** START Supplied data **

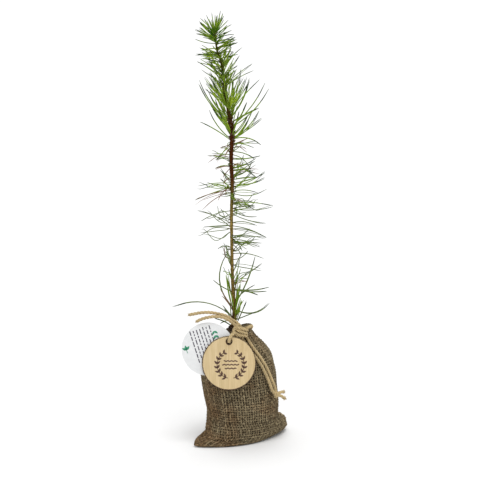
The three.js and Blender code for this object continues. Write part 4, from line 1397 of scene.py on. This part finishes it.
CORD_WIDTH = 3.0
LAY_LENGTH = 9.5  # of one turn of the plies
PLY_APART = 0.235  # of the cord's width, from its middle
PLY_RADIUS = 0.285  # of the cord's width
CORD_STEP = 0.55
TAIL_UPPER = [
    (-2.2, -15.6, 113.9), (-7.9, -17.5, 118), (-12.6, -19.2, 121.6), (-19.6, -20.2, 123.8),
    (-28.1, -20.8, 125.3), (-36.1, -20.8, 125), (-46.5, -20, 122.9),
]
TAIL_LOWER = [
    (-4.9, -18.9, 113.3), (-9.3, -21.1, 117.4), (-14.8, -22.4, 120.7), (-22.9, -22.8, 121.9),
    (-29.8, -23, 121), (-34.9, -23, 119.6), (-39.6, -22.5, 117.3),
]
TAG_LOOP = [
    (-3.4, -22.1, 105.2), (-5.2, -26.2, 106.8), (-7.6, -29.9, 105.9), (-9.3, -31.5, 103.4),
    (-9.9, -31.4, 100.8), (-9.9, -29.4, 99.85), (-9.9, -26.3, 99.1), (-9.9, -24, 98.5),
    (-9.2, -22, 99.2), (-7.4, -20.8, 100.6),
]
HEM_STRAND = [(8.2, -17.9, 110.8), (9.9, -16.2, 111.3), (11, -14.2, 110.7)]
KNOT_CROSSING = [
    (-1.6, -15.8, 112.6), (-4.4, -19.6, 110.6), (-5.6, -21.9, 107.4), (-3.6, -22.4, 104.6),
    (1.2, -20.6, 102.6),
]
# The falls lie on the sack: turns round it in degrees, and heights.
FALL_UPPER = [
    (-91, 99), (-88.7, 95.6), (-86.4, 90.8), (-82.1, 85.8), (-78.2, 80.5), (-72.1, 72.7), (-65.9, 62.3),
    (-59.5, 53),
]
FALL_LOWER = [
    (-105, 98), (-99.5, 94.2), (-95.3, 89.7), (-90.5, 85.3), (-85.6, 80.5), (-81.1, 75.1), (-75.8, 67.3),
    (-70.1, 57.9), (-66, 51),
]
FALL_LIFT = 0.8
KNOT = np.array([1.1, -17.75, 106.6])
KNOT_WIDTH = 14.6
KNOT_DEPTH = 9
END_KNOT = (-60, 46)
END_KNOT_WIDTH = 6
WRAP_RADIUS = 1.75
WRAP_STEPS = 8  # to a turn
WRAP_LEAN = 62  # degrees
WRAP_REACH = 1.7  # along the falls, each way
STUBS = [(40.7, -11.5, 47.2), (41.6, -13.5, 41.6)]


def on_sack(place, out=CORD_WIDTH / 2 + CLEAR + FALL_LIFT):
    return sack_point(math.radians(place[0]), place[1], -out)


def rope(shape, points, phase, closed=False, width=CORD_WIDTH):
    """Three plies laid round a route, from a phase in radians."""
    line = path_through(points, CORD_STEP, closed)
    _, across, over = frames_along(line, closed)
    turns = lengths_along(line)[-1] / LAY_LENGTH
    if closed:
        turns = max(1, round(turns))
    twist = 2 * math.pi * turns * np.arange(len(line)) / len(line) + phase
    plies = []
    for ply in range(3):
        way = (twist + 2 * math.pi * ply / 3)[:, None]
        plies.append(line + width * PLY_APART * (np.cos(way) * across + np.sin(way) * over))
    sides = [np.tile(side, (3, 1, 1)) for side in (across, over)]
    size = np.full((3, len(line)), width * PLY_RADIUS)
    shape.tubes(np.array(plies), *sides, size, size, 8, closed)
    return line


def fray(shape, line, spread, length, count, random):
    """Loose fibres where a cord is cut."""
    way = unit(line[-1] - line[-4])
    for _ in range(count):
        start = line[-1] - way * 0.6 + random.uniform(-1, 1, 3) * CORD_WIDTH * 0.3
        out = unit(way + random.standard_normal(3) * spread)
        run = out * (length * random.uniform(0.5, 1))
        hair(shape, start, run, random.standard_normal(3) * 0.3, 0.16, 0.5, 4)


def fuzz(shape, line, random):
    """Fine hairs all along a cord."""
    ahead, across, over = frames_along(line)
    for _ in range(round(len(line) * 0.9)):
        i = random.integers(1, len(line) - 1)
        turn = random.uniform(0, 2 * math.pi)
        out = across[i] * math.cos(turn) + over[i] * math.sin(turn)
        way = unit(out * random.uniform(0.3, 0.8) + ahead[i] * random.uniform(-1, 1))
        start = line[i] + out * (CORD_WIDTH / 2) * 0.85
        hair(shape, start, way * random.uniform(0.6, 1.7), out * 0.2, 0.05, 0.6)


def knot_band(tilt, rise, half, depth, bulge):
    """A closed turn of cord round the knot, falling to the right by its tilt."""
    turns = np.radians(np.arange(0, 360, 30))
    x, y = half * np.cos(turns), depth * np.sin(turns)
    z = rise - math.tan(math.radians(tilt)) * x + bulge * np.maximum(0, -np.sin(turns))
    return KNOT + np.stack([x, y, z], 1)


def add_knot(cord):
    """Three turns of cord, and a strand that crosses them."""
    knot = Shape()
    reach, depth = (KNOT_WIDTH - CORD_WIDTH) / 2, (KNOT_DEPTH - CORD_WIDTH) / 2
    for tilt, rise, half, deep, bulge, phase in (
        (14, 2.6, reach - 0.3, depth, 0.9, 0.3),
        (20, 0.0, reach - 0.5, depth + 0.1, 0.5, 1.1),
        (16, -2.5, reach - 0.9, depth - 0.2, -0.3, 2.0),
    ):
        rope(knot, knot_band(tilt, rise, half, deep, bulge), closed=True, phase=phase)
    rope(knot, KNOT_CROSSING, phase=0.5)
    knot.piece("knot", cord, "cord", "drawstring_knot")


def add_end_knot(cord, middle):
    """Two turns of cord round both falls, and two frayed stubs."""
    shape = Shape()
    wrap = []
    lean = Matrix.Rotation(math.radians(WRAP_LEAN), 3, "Y")
    for step in range(2 * WRAP_STEPS + 1):
        turn = 2 * math.pi * step / WRAP_STEPS
        x, y = WRAP_RADIUS * math.cos(turn), WRAP_RADIUS * math.sin(turn)
        p = Vector((x, y, mix(-WRAP_REACH, WRAP_REACH, step / (2 * WRAP_STEPS))))
        wrap.append(middle + np.array(lean @ p))
    rope(shape, wrap, phase=0.4, width=CORD_WIDTH * 0.92)
    for number, tip in enumerate(STUBS):
        halfway = mix(middle, np.array(tip), 0.5) + np.array([0, 0, 0.7])
        line = rope(shape, [middle, halfway, tip], phase=number)
        fray(shape, line, 0.5, 2.2, 150, draws("stub ends", number))
    shape.piece("end_knot_wraps", cord, "cord", "end_knot")


def add_cords():
    tone = (0.5, 0.385, 0.205)
    cord = fibre("cord", tone, 0.18, 6, sheen=0.1, bump=0.15)
    hairs = Shape()
    add_knot(cord)
    end = on_sack(END_KNOT, END_KNOT_WIDTH / 2 + CLEAR + FALL_LIFT)
    # Each cord starts inside the knot.
    routes = [
        ("tail_upper", "upper_tail", [(1.5, -15.4, 109.5), *TAIL_UPPER]),
        ("tail_lower", "lower_tail", [(0.2, -16.6, 108.6), *TAIL_LOWER]),
        ("tag_loop", "tag_strand", [(0.8, -18.6, 103.2), *TAG_LOOP, (-4.6, -19.6, 103.0)]),
        ("hem_strand", "hem_cord", [KNOT + (3.2, 1.4, 2.2), *HEM_STRAND, (10.4, -11.6, 108.8)]),
        ("fall_upper", "upper_fall", [(3.6, -17.6, 104.2), *map(on_sack, FALL_UPPER), end]),
        ("fall_lower", "lower_fall", [(0.8, -18.2, 103.6), *map(on_sack, FALL_LOWER), end]),
    ]
    for number, (node, name, points) in enumerate(routes):
        shape = Shape()
        line = rope(shape, points, phase=number * 1.3)
        fuzz(hairs, line, draws("cord fuzz", number))
        if node.startswith("tail"):
            fray(shape, line, 0.16, 1.6, 60, draws("tail ends", number))
        shape.piece(name, cord, "cord", node)
    add_end_knot(cord, end)
    hairs.piece("cord_fuzz", fibre("cord fibre", shade(tone, 1.15), 0.15, 5), "cord")


def tie_stretches():
    """What the needles keep clear of, as the solid model has it: starts, ends and radii."""
    across = np.array([KNOT_WIDTH / 2 - KNOT_DEPTH / 2, 0, 0])
    routes = [np.array(route) for route in (TAIL_UPPER, TAIL_LOWER, HEM_STRAND, TAG_LOOP)]
    routes.append(np.array([KNOT - across, KNOT + across]))
    starts = np.concatenate([route[:-1] for route in routes])
    ends = np.concatenate([route[1:] for route in routes])
    radii = np.full(len(starts), CORD_WIDTH / 2 + 0.4)
    radii[-1] = KNOT_DEPTH / 2 + 0.5
    return starts, ends, radii


# The floor and the light


def add_stage():
    """A pale floor that reaches far past the view, an even white world and two broad suns."""
    reach = 30  # metres
    corners = [(-reach, -reach, 0), (reach, -reach, 0), (reach, reach, 0), (-reach, reach, 0)]
    mesh = bpy.data.meshes.new("floor")
    mesh.from_pydata(corners, [], [(0, 1, 2, 3)])
    nodes = Nodes("floor", 0.9, specular=0.0)
    nodes.shader.inputs["Base Color"].default_value = (0.84, 0.84, 0.84, 1)
    mesh.materials.append(nodes.material)
    floor = in_scene("floor", mesh)
    floor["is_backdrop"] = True

    world = bpy.data.worlds.new("studio")
    world.use_nodes = True
    background = world.node_tree.nodes["Background"]
    background.inputs["Color"].default_value = (1, 1, 1, 1)
    background.inputs["Strength"].default_value = 0.72
    bpy.context.scene.world = world
    for name, way, softness, power in (
        ("key", (0.1, -0.42, 1.1), 28, 1.35),
        ("back light", (-0.1, 0.6, 1.2), 40, 0.6),
    ):
        lamp = bpy.data.lights.new(name, "SUN")
        lamp.angle = math.radians(softness)
        lamp.energy = power
        in_scene(name, lamp).rotation_euler = Vector(way).to_track_quat("Z", "Y").to_euler()
    bpy.context.scene.view_settings.view_transform = "Standard"


add_camera()
add_cords()
add_sack()
add_root_ball()
add_stem()
add_needles(tie_stretches())
add_tags()
add_stage()

boxes = {"cad": cad_box, "visual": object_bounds()}
{name: [list(corner) for corner in box] for name, box in boxes.items()}
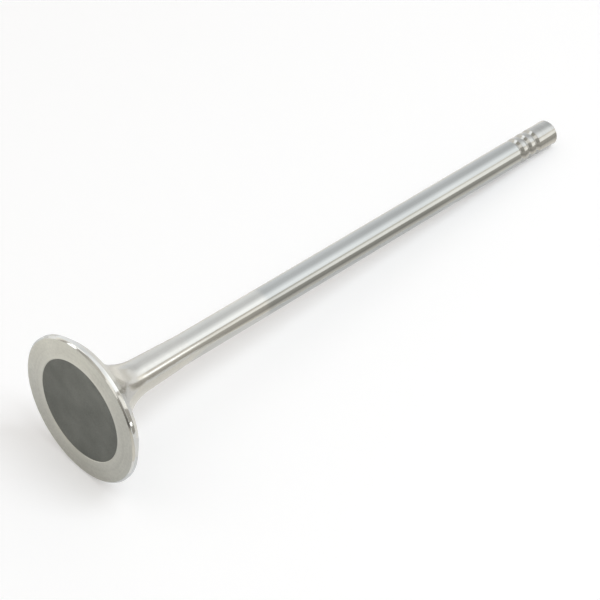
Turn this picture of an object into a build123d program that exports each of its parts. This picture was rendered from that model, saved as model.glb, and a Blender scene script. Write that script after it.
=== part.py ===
# Engine poppet valve, one forged and turned piece of steel.
#
# The valve stands on its head. The origin is the centre of the combustion
# face, and +Z runs along the stem to the tip, so the whole form is one half
# section turned about Z.

from build123d import *
from math import cos, radians, sin, tan
import os

os.makedirs("parts", exist_ok=True)

# Driving dimensions, in millimetres and degrees.
overall_length = 116.0         # combustion face to tip
head_diameter = 26.0
stem_diameter = 5.0

# Combustion face: a flat turned ring around a shallow dish.
dish_diameter = 18.4
dish_depth = 0.4               # on the axis
dish_lip = 0.1                 # bevel where the dish meets the ring
face_chamfer = 0.3             # between the ring and the margin

# Edge of the head: cylindrical margin, ground seat, then the underside.
margin_height = 0.95           # face to the lower edge of the seat
seat_angle = 45.0              # from the plane of the face
seat_width = 1.25              # measured across the radius
underside_angle = 25.0         # from the plane of the face

# Neck: a large fillet, then a slow taper that runs out on the stem.
neck_radius = 10.5
taper_angle = 2.6              # from the axis
taper_end = 22.0               # height where the stem becomes a cylinder

# Keeper grooves: three in a row near the tip, V-shaped with a round bottom.
groove_count = 3
groove_pitch = 2.2
groove_wall_angle = 45.0       # from the axis
groove_bottom_radius = 0.25
groove_depth = 0.5
groove_edge_radius = 0.1
tip_land = 5.8                 # tip to the middle of the nearest groove
tip_chamfer = 0.35

# Worked out from the above.
head_radius = head_diameter / 2
stem_radius = stem_diameter / 2
dish_radius = dish_diameter / 2

# Corners of the half section, as (radius, height).
dish_centre = (0, dish_depth)
dish_edge = (dish_radius - dish_lip, dish_lip)
ring_inner = (dish_radius, 0)
ring_outer = (head_radius, 0)
seat_outer = (head_radius, margin_height)
seat_inner = (head_radius - seat_width, margin_height + seat_width * tan(radians(seat_angle)))
taper_top = (stem_radius, taper_end)
tip_edge = (stem_radius, overall_length)
tip_centre = (0, overall_length)

# The underside and the taper are two straight cones. This is the corner
# where their lines cross, before the neck fillet rounds it off.
underside_slope = tan(radians(underside_angle))   # height gained per radius lost
taper_slope = tan(radians(taper_angle))           # radius gained per height lost
height_at_stem = seat_inner[1] + (seat_inner[0] - stem_radius) * underside_slope
drop_to_corner = taper_end - height_at_stem
corner_height = height_at_stem - drop_to_corner * taper_slope * underside_slope / (
    1 - taper_slope * underside_slope
)
neck_corner = (stem_radius + (taper_end - corner_height) * taper_slope, corner_height)

groove_heights = [overall_length - tip_land - i * groove_pitch for i in range(groove_count)]

# The round bottom touches both walls of a groove. This is where it does.
bottom_centre_radius = stem_radius - groove_depth + groove_bottom_radius
touch_radius = bottom_centre_radius - groove_bottom_radius * cos(radians(groove_wall_angle))
touch_half_width = groove_bottom_radius * sin(radians(groove_wall_angle))
wall_slope = tan(radians(groove_wall_angle))      # radius gained per height
groove_half_width = touch_half_width + (stem_radius - touch_radius) / wall_slope

# The tool is wider than the groove, so that it cuts right through the surface.
tool_radius = stem_radius + groove_edge_radius
tool_half_width = groove_half_width + groove_edge_radius / wall_slope

with BuildPart() as valve:
    with BuildSketch(Plane.XZ) as half_section:
        with BuildLine():
            # The dish leaves the axis at a right angle, so it is part of a sphere.
            TangentArc(dish_centre, dish_edge, tangent=(1, 0))
            Polyline(
                dish_edge,
                ring_inner,
                ring_outer,
                seat_outer,
                seat_inner,
                neck_corner,
                taper_top,
                tip_edge,
                tip_centre,
                dish_centre,
            )
        make_face()
        fillet(half_section.vertices().sort_by_distance(neck_corner)[0], radius=neck_radius)
        chamfer(half_section.vertices().sort_by_distance(ring_outer)[0], length=face_chamfer)
        chamfer(half_section.vertices().sort_by_distance(tip_edge)[0], length=tip_chamfer)

        # Keeper grooves: two walls and a round bottom each.
        with Locations(*[(0, height) for height in groove_heights]):
            Polygon(
                (touch_radius, -touch_half_width),
                (tool_radius, -tool_half_width),
                (tool_radius, tool_half_width),
                (touch_radius, touch_half_width),
                align=None,
                mode=Mode.SUBTRACT,
            )
        with Locations(*[(bottom_centre_radius, height) for height in groove_heights]):
            Circle(groove_bottom_radius, mode=Mode.SUBTRACT)

        # The sharp edges of the grooves are broken. They all lie on the stem.
        on_stem = half_section.vertices().filter_by_position(
            Axis.X, stem_radius - 0.001, stem_radius + 0.001
        )
        groove_edges = on_stem.filter_by_position(
            Axis.Y,
            groove_heights[-1] - groove_half_width - groove_edge_radius,
            groove_heights[0] + groove_half_width + groove_edge_radius,
        )
        fillet(groove_edges, radius=groove_edge_radius)
    revolve(axis=Axis.Z)

valve.part.label = "valve"
export_step(valve.part, "parts/valve.step")
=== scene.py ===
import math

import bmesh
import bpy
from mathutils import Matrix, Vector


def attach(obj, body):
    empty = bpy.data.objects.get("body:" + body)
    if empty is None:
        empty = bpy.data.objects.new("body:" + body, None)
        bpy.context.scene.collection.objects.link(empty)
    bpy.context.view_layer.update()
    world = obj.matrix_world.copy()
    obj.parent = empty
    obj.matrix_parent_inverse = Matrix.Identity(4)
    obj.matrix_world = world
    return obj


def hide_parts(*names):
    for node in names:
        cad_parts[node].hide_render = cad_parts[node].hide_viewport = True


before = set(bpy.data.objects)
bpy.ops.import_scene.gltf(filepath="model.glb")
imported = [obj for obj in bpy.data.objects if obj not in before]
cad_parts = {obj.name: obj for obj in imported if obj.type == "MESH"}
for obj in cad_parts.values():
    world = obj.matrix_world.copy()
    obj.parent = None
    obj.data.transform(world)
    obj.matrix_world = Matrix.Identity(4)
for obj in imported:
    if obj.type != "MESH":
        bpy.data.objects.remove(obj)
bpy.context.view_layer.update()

# %% [markdown]
# # A poppet valve from an engine
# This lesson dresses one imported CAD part, a slender poppet valve. The real valve starts as a forged
# steel slug. Its face, margin, seat, neck and stem are then turned and ground about one axis, so one
# line spun round that axis gives nearly its whole shape. Most of the work goes into how each band of
# steel is finished, and into what polished steel has to reflect.

mm = 0.001

# %% [markdown]
# ## The valve's own sizes
# A valve drawing gives its widths as diameters and its places as heights above the face. The same few
# numbers drive the spun mesh here, in millimetres, so that a wrong one is easy to see and to mend.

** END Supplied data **

Problem requirements: Each line from the one containing "Turn this picture" through the one containing "taper_end = 22.0" must be retyped exactly, the first and last of these included.

Solution to this task:
Turn this picture of an object into a build123d program that exports each of its parts. This picture was rendered from that model, saved as model.glb, and a Blender scene script. Write that script after it.
=== part.py ===
# Engine poppet valve, one forged and turned piece of steel.
#
# The valve stands on its head. The origin is the centre of the combustion
# face, and +Z runs along the stem to the tip, so the whole form is one half
# section turned about Z.

from build123d import *
from math import cos, radians, sin, tan
import os

os.makedirs("parts", exist_ok=True)

# Driving dimensions, in millimetres and degrees.
overall_length = 116.0         # combustion face to tip
head_diameter = 26.0
stem_diameter = 5.0

# Combustion face: a flat turned ring around a shallow dish.
dish_diameter = 18.4
dish_depth = 0.4               # on the axis
dish_lip = 0.1                 # bevel where the dish meets the ring
face_chamfer = 0.3             # between the ring and the margin

# Edge of the head: cylindrical margin, ground seat, then the underside.
margin_height = 0.95           # face to the lower edge of the seat
seat_angle = 45.0              # from the plane of the face
seat_width = 1.25              # measured across the radius
underside_angle = 25.0         # from the plane of the face

# Neck: a large fillet, then a slow taper that runs out on the stem.
neck_radius = 10.5
taper_angle = 2.6              # from the axis
taper_end = 22.0               # height where the stem becomes a cylinder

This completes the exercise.